Allergan, Editas partner on CRISPR tech in eye diseases

Allergan and gene editing biotech Editas have penned an upfront $90 million CRISPR research pact that will focus on ocular disorders.

Under the deal, Allergan gets exclusive access and the option to license up to five of Editas’ genome-editing eye disease programs, including its lead program for Leber Congenital Amaurosis (LCA10), which is currently preclinical.

The condition, which is very rare, affects the light-receiving cells of the retina in children, and is currently its leading med and has been slated to enter the clinic this year.

Editas gets the $90 million for the five candidates and is in line for more biobucks, not detailed in the release, for LCA10, as well as other programs.
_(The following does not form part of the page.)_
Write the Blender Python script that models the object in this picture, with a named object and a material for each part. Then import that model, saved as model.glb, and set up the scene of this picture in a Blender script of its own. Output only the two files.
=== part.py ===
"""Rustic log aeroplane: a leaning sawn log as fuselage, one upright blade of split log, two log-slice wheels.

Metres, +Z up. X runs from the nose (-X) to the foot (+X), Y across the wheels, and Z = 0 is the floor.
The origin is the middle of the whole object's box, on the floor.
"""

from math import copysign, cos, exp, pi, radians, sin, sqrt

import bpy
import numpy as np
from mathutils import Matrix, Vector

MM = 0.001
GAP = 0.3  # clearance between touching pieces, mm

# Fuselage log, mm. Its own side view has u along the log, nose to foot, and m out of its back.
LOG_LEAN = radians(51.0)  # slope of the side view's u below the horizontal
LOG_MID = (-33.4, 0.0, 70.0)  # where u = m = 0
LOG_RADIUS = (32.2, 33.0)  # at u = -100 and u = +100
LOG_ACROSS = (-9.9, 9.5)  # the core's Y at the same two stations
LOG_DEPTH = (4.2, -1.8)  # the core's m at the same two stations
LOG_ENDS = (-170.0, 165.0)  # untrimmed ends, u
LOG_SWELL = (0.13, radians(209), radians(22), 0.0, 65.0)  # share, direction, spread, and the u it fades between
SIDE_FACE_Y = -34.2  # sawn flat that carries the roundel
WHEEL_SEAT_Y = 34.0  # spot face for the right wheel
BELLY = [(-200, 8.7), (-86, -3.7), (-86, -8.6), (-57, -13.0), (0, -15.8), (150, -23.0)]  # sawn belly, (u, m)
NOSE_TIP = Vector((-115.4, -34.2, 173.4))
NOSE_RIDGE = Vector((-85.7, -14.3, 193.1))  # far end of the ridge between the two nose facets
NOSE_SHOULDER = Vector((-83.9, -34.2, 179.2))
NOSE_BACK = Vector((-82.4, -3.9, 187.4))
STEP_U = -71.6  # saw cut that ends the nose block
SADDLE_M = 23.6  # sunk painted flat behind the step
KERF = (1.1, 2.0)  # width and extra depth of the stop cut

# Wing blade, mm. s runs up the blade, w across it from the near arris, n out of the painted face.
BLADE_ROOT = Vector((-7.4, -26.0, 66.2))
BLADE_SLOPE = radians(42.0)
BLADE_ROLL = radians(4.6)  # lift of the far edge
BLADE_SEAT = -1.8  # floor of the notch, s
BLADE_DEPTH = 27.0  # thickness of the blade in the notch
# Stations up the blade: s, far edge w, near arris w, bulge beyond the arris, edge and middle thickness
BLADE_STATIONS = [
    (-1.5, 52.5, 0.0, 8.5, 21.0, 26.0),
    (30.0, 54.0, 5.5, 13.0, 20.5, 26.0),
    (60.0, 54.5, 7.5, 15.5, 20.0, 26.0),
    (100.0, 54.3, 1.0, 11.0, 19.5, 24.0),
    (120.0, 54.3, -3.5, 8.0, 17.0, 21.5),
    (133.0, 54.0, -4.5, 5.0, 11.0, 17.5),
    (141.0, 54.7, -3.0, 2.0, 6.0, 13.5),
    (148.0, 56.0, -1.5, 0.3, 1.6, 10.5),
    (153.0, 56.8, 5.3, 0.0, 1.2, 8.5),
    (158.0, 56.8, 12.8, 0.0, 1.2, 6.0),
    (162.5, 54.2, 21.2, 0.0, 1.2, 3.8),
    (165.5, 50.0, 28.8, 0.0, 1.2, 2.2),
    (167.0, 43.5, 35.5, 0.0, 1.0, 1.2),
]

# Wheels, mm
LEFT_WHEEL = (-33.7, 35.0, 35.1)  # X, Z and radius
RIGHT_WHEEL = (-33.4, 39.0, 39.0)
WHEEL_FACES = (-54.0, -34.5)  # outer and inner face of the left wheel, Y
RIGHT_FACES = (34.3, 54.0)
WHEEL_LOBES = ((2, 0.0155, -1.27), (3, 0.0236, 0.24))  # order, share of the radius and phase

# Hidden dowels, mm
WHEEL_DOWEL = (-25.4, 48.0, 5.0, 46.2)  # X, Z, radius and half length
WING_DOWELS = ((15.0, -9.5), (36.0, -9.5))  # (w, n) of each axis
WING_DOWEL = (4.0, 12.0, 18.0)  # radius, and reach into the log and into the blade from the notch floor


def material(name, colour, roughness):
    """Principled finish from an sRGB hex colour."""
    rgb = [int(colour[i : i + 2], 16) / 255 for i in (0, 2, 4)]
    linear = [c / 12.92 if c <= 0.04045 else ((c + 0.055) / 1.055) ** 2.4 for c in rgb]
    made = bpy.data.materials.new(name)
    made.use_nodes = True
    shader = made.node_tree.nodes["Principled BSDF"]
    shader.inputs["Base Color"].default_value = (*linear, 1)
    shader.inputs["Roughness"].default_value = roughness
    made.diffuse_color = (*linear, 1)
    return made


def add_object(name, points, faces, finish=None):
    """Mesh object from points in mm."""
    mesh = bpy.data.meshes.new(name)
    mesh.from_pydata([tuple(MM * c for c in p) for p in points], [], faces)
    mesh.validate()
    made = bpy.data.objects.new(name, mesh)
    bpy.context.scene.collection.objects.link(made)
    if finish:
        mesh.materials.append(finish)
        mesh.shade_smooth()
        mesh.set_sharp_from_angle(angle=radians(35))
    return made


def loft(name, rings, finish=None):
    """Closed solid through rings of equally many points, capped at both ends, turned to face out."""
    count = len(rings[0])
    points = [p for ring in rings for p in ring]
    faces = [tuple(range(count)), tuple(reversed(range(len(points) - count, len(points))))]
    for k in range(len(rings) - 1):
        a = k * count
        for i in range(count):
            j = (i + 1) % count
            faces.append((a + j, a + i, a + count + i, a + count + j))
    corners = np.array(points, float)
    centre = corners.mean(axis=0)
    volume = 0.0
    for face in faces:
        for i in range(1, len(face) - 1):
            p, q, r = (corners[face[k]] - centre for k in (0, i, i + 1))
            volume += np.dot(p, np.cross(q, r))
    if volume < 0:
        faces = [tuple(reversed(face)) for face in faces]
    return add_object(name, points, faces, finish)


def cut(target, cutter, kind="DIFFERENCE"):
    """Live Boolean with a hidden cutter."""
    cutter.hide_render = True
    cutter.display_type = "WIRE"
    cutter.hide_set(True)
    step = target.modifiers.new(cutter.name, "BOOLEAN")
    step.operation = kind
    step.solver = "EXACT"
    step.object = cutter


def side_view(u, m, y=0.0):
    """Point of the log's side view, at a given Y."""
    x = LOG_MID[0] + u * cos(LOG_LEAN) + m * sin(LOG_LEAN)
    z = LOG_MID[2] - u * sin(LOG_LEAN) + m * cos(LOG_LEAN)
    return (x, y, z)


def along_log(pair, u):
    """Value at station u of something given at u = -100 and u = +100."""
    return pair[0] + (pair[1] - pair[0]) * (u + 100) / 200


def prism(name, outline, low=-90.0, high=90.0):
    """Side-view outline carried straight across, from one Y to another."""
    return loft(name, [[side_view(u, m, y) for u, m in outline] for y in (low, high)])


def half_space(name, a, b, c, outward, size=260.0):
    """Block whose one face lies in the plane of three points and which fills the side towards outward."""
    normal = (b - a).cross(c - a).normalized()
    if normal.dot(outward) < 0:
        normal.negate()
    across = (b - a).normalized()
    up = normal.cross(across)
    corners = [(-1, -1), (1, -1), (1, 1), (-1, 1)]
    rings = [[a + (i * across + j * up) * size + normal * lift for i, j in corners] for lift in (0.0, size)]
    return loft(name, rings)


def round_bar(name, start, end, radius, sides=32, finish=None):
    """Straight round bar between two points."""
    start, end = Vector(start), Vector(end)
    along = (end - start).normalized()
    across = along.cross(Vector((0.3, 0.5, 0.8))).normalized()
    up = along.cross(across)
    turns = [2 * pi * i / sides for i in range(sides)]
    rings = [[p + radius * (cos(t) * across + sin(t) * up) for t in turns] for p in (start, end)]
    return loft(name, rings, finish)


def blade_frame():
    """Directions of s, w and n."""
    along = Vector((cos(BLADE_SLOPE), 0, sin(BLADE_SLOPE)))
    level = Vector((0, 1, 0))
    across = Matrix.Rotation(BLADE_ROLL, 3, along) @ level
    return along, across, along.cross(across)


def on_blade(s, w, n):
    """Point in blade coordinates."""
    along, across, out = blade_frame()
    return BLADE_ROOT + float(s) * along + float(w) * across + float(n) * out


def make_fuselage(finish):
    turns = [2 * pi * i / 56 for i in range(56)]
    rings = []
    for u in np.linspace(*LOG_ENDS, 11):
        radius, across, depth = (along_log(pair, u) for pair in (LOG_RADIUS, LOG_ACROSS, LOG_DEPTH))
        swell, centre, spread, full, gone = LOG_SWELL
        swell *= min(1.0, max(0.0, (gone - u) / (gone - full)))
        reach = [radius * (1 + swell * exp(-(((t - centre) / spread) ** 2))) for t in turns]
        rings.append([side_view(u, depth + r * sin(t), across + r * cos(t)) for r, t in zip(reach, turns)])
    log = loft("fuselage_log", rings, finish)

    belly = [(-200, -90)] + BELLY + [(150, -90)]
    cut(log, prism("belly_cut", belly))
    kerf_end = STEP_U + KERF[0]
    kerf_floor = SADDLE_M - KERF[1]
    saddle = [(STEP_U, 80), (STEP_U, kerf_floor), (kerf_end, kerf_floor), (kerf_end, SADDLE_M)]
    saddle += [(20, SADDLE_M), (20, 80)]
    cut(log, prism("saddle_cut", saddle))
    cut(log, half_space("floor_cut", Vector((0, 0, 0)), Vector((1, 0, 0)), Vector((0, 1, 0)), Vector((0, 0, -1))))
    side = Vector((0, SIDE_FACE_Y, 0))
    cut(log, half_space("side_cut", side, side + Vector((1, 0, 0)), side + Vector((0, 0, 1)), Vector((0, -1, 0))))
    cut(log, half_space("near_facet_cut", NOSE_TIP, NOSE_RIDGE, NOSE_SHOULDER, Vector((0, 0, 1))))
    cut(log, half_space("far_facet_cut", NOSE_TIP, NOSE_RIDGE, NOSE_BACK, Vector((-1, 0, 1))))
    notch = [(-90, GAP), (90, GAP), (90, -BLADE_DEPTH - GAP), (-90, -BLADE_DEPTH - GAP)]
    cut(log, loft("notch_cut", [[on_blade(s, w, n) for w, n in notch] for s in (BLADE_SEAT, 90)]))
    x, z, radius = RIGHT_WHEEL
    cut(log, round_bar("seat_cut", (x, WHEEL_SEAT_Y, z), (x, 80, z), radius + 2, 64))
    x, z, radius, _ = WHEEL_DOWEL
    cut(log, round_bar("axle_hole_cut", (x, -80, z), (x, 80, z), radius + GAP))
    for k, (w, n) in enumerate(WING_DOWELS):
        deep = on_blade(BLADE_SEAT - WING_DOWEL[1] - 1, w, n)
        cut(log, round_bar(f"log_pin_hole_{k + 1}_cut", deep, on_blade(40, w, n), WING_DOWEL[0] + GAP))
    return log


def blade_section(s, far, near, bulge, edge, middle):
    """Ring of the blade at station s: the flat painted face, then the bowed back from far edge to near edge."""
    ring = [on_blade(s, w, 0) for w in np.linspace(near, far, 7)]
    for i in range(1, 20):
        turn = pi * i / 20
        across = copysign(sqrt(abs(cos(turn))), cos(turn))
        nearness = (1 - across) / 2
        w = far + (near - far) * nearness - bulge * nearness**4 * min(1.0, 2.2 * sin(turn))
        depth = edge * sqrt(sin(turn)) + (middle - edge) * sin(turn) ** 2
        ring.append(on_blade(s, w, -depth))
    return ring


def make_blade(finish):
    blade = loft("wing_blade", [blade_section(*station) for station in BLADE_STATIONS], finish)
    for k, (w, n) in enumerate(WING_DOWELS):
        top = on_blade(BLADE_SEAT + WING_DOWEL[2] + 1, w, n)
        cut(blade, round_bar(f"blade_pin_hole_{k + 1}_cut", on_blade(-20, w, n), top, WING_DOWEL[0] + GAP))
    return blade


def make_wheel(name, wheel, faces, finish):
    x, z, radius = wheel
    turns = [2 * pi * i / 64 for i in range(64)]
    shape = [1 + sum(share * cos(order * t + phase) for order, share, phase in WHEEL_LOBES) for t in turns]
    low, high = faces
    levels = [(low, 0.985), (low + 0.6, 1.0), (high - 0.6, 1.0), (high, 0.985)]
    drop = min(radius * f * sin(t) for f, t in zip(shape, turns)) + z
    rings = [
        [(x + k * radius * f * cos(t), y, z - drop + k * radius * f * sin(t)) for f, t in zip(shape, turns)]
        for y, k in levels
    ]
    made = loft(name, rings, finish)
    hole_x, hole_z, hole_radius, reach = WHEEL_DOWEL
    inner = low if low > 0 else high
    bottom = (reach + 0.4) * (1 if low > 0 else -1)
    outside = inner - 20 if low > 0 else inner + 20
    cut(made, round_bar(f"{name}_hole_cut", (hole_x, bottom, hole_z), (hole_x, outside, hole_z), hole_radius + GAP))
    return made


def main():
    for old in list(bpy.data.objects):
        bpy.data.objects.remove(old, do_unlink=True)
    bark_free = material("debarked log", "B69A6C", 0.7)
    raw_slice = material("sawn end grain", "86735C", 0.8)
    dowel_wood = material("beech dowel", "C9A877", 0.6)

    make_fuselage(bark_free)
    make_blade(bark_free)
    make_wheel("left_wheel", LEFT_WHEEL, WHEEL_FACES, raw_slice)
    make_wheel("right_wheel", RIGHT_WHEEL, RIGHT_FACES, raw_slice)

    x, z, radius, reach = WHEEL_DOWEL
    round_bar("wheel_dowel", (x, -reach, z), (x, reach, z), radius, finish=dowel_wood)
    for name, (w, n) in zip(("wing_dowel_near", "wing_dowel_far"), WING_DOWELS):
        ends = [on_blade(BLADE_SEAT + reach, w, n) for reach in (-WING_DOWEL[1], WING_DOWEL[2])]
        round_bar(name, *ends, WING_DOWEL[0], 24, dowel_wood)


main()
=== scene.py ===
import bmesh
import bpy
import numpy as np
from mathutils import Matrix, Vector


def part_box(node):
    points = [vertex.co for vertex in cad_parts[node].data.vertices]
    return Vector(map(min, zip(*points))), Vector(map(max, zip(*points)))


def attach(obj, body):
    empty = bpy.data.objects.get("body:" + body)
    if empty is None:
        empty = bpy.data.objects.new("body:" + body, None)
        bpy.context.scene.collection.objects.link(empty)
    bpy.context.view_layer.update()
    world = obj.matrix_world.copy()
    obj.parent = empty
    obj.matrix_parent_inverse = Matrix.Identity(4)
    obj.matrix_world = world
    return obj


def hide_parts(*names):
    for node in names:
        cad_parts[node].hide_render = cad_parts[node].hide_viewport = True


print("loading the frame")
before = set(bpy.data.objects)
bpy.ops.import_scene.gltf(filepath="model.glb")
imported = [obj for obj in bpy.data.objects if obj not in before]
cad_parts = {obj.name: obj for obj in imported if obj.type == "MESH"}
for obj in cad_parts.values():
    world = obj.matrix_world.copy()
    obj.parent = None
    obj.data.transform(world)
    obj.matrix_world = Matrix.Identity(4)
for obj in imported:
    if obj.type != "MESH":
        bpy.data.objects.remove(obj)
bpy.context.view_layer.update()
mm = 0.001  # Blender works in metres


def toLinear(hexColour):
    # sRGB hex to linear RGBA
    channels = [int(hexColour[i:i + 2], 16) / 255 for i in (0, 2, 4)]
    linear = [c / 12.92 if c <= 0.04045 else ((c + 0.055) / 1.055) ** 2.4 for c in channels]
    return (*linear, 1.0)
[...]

Allergan, meanwhile, which has been racking up the deals since Pfizer dropped its failed $160 billion mega-merger that wasn’t last April, will have the option to license up to five programs under the deal, and will be responsible for developing and selling of the optioned products.

“The CRISPR genome editing platform holds the potential to transform the treatment of many genetic and non-genetically derived diseases, including diseases and conditions of the eye,” said David Nicholson, chief research and development officer at Allergan.

“The Allergan team is excited to work with colleagues at Editas Medicine to develop and potentially deliver game-changing treatment for retinal diseases like LCA10. This program is highly complementary to our ongoing eye care development programs where unmet medical need exists for patients.”

“Allergan has long been a leader in advancing innovative therapies to treat eye diseases,” added Katrine Bosley, president and CEO at Editas. 

“Working together with Allergan through their Open Science R&D model significantly enhances our ability to develop genome editing medicines to help patients with serious eye diseases. This alliance is highly aligned with our strategy to build our company for the long-term and to realize the broad potential of our genome editing platform to treat serious diseases.”